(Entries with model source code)

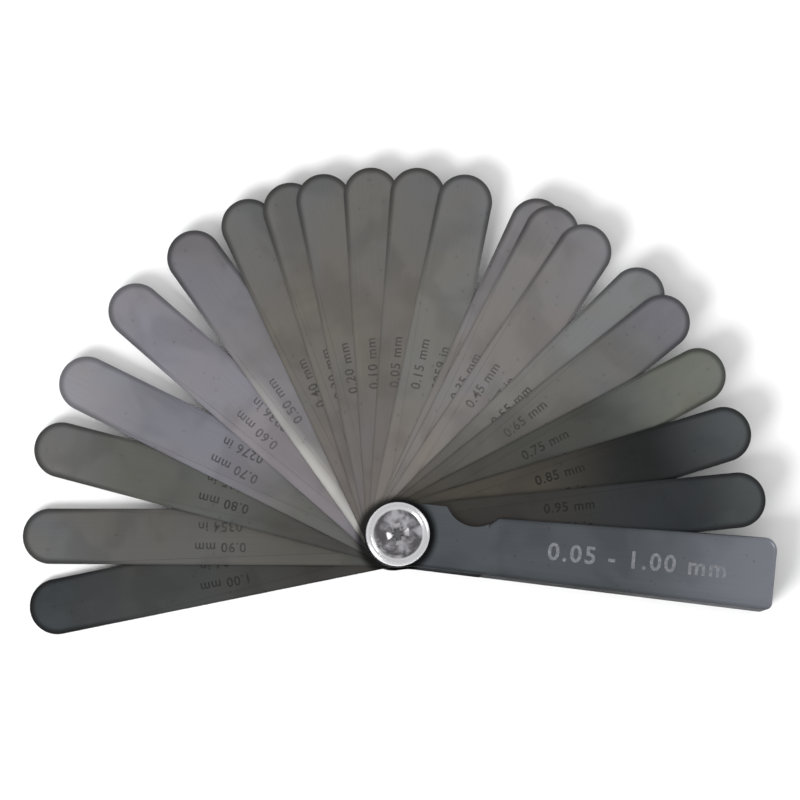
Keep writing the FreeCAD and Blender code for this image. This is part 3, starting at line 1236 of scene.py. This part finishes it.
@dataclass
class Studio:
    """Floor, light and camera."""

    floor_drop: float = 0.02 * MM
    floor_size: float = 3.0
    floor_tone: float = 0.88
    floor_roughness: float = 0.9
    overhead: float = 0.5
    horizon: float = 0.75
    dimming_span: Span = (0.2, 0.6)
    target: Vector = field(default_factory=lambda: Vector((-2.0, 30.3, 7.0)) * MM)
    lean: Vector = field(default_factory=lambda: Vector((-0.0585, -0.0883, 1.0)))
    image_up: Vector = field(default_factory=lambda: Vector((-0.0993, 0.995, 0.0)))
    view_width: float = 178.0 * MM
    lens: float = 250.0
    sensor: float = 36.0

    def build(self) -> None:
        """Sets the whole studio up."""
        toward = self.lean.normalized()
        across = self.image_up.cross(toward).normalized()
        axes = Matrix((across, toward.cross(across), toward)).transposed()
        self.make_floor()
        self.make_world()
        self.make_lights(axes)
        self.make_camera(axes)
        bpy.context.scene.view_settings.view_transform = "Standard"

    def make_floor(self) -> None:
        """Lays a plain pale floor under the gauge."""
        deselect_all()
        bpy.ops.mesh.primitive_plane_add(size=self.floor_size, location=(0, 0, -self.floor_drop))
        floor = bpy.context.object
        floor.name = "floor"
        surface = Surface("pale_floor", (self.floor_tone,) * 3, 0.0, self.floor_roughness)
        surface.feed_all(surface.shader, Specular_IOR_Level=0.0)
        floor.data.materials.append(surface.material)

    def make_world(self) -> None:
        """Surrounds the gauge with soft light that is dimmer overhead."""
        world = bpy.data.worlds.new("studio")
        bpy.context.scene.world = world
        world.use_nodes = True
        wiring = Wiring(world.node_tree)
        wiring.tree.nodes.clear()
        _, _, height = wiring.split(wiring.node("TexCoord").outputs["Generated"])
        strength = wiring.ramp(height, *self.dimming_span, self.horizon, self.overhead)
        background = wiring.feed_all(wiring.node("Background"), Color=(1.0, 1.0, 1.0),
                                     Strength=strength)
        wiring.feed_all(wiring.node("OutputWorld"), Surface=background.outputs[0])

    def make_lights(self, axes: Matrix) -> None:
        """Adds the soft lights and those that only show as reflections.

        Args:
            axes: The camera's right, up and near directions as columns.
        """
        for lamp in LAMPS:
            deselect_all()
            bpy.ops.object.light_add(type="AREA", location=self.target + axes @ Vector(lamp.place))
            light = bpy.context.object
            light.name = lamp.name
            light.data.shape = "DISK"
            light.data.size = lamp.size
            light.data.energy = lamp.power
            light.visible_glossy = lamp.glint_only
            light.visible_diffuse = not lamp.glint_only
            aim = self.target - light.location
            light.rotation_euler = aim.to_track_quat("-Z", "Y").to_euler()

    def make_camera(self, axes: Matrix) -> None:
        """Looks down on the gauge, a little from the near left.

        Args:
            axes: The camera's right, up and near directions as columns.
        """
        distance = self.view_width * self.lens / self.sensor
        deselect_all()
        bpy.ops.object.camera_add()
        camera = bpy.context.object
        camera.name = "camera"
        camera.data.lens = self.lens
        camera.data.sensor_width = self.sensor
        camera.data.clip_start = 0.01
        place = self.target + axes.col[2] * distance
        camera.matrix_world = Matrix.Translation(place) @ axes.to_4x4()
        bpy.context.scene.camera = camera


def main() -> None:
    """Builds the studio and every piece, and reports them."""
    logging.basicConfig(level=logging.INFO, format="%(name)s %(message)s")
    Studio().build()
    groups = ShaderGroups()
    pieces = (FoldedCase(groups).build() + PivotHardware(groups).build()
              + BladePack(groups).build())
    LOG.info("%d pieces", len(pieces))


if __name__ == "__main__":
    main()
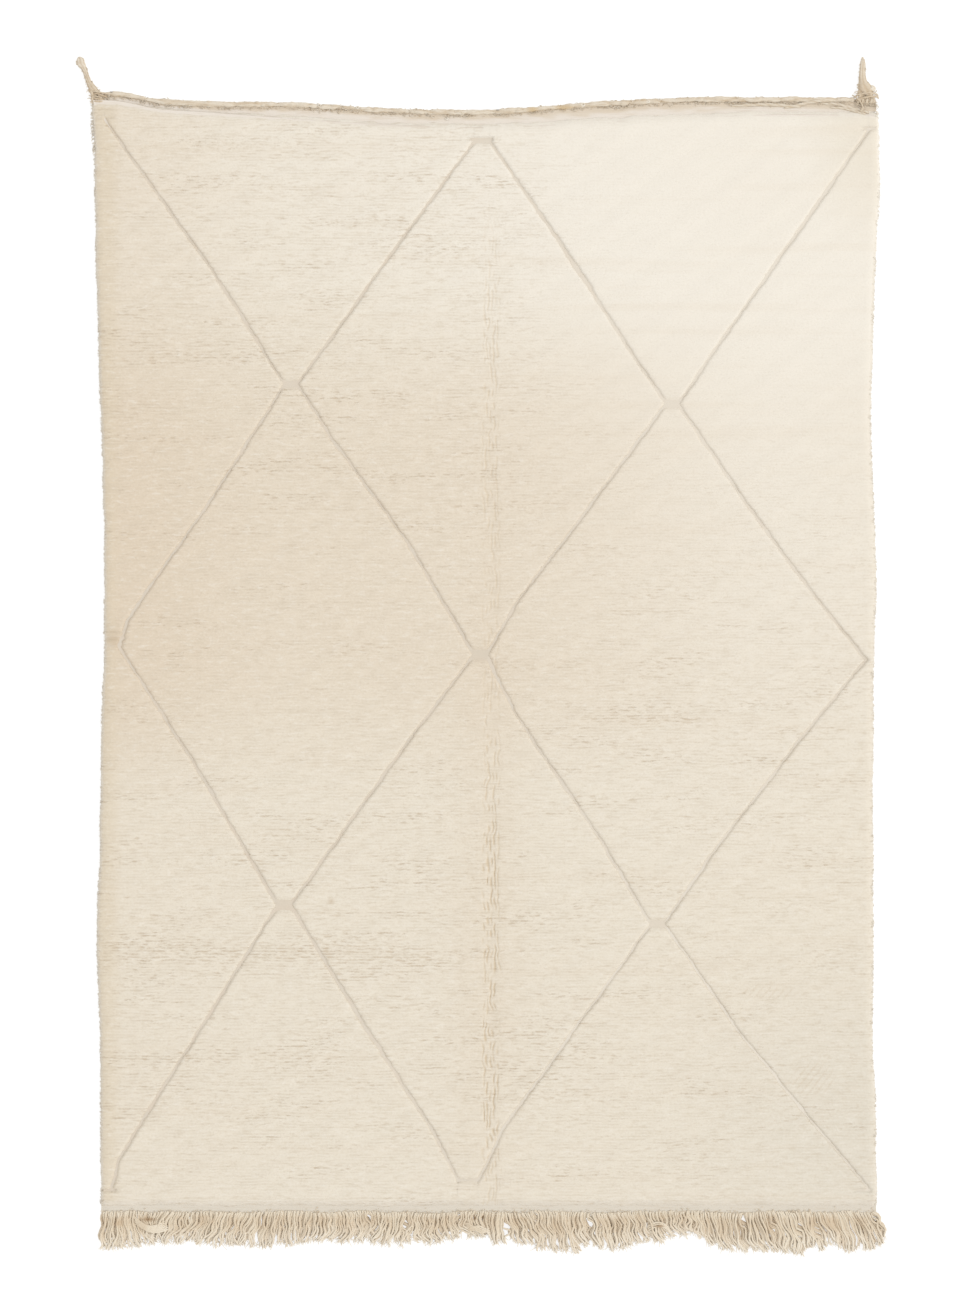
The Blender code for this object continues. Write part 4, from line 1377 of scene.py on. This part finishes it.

**Stated task**
From the first line of the data above to the line holding "floor.data.materials.append(surface.material)", reproduce each line exactly; emit no other lines.

**Exercise output**
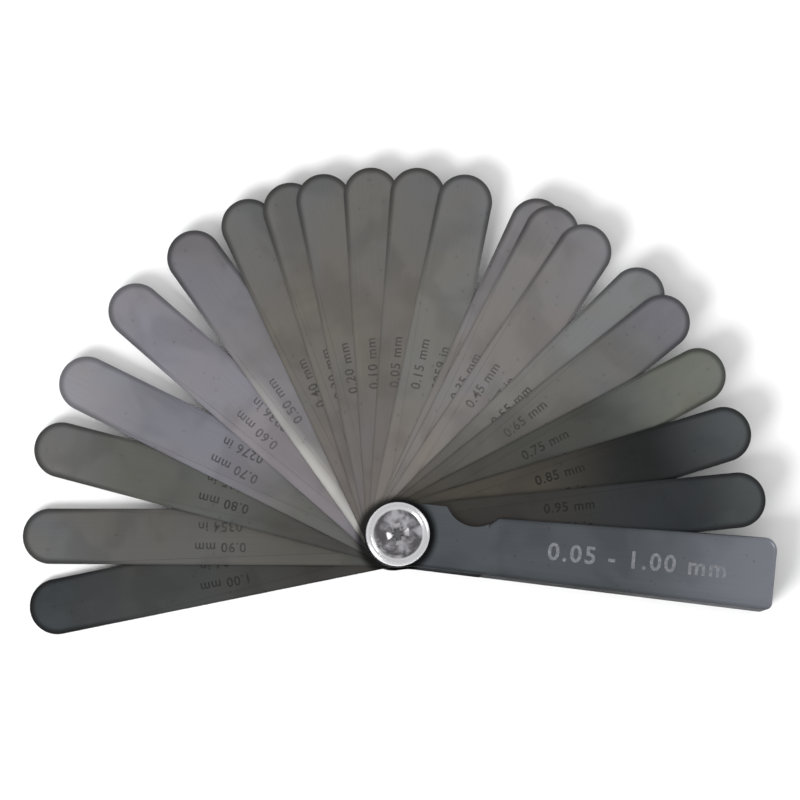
Keep writing the FreeCAD and Blender code for this image. This is part 3, starting at line 1236 of scene.py. This part finishes it.
@dataclass
class Studio:
    """Floor, light and camera."""

    floor_drop: float = 0.02 * MM
    floor_size: float = 3.0
    floor_tone: float = 0.88
    floor_roughness: float = 0.9
    overhead: float = 0.5
    horizon: float = 0.75
    dimming_span: Span = (0.2, 0.6)
    target: Vector = field(default_factory=lambda: Vector((-2.0, 30.3, 7.0)) * MM)
    lean: Vector = field(default_factory=lambda: Vector((-0.0585, -0.0883, 1.0)))
    image_up: Vector = field(default_factory=lambda: Vector((-0.0993, 0.995, 0.0)))
    view_width: float = 178.0 * MM
    lens: float = 250.0
    sensor: float = 36.0

    def build(self) -> None:
        """Sets the whole studio up."""
        toward = self.lean.normalized()
        across = self.image_up.cross(toward).normalized()
        axes = Matrix((across, toward.cross(across), toward)).transposed()
        self.make_floor()
        self.make_world()
        self.make_lights(axes)
        self.make_camera(axes)
        bpy.context.scene.view_settings.view_transform = "Standard"

    def make_floor(self) -> None:
        """Lays a plain pale floor under the gauge."""
        deselect_all()
        bpy.ops.mesh.primitive_plane_add(size=self.floor_size, location=(0, 0, -self.floor_drop))
        floor = bpy.context.object
        floor.name = "floor"
        surface = Surface("pale_floor", (self.floor_tone,) * 3, 0.0, self.floor_roughness)
        surface.feed_all(surface.shader, Specular_IOR_Level=0.0)
        floor.data.materials.append(surface.material)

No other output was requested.